Because of these factors, valid drivers license can be used to ask for a reduction in the charge. For example, maybe a defendant can present a valid drivers license at the Arraignment and ask for a substituted charge of something like Vehicle Code section 12500(a) – (Driving without a valid drivers license) – which is much better for a lot of reasons. For example, it can be an infraction, and carries no points on a driver history report.

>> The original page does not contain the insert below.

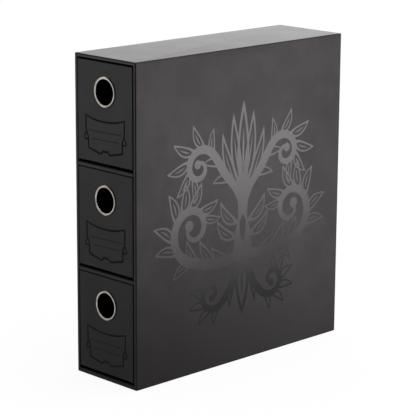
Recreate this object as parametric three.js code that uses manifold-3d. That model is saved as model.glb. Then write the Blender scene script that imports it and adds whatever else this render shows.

What If You Have to Go to Court Alone?
Here are some general tips for the self represented defendant:
Keep in mind that an infraction is almost always better than a misdemeanor. Get clarity on which version you are charged with. If you have an illegal stop on an infraction that you want to challenge, demand a trial and make a Motion to Suppress. If you can get a valid drivers license, tell the judge you have one at your earliest opportunity. Ask the judge for what you want.
Dont be afraid to ask for more time to get a drivers license, or more time to hire an attorney. It is common for a court to continue a case to allow a defendant to get a drivers license or hire an attorney.
Driving on a Suspended Drivers License vs. Driving Without a Valid Drivers License.
Questions? Leave a Comment.
What about the car that got impounded? We can’t help with that. Sorry. Go down to the tow yard in person with a licensed driver and proof of insurance. Ask for the vehicle back. Sometimes the 30 days hold is not imposed fully.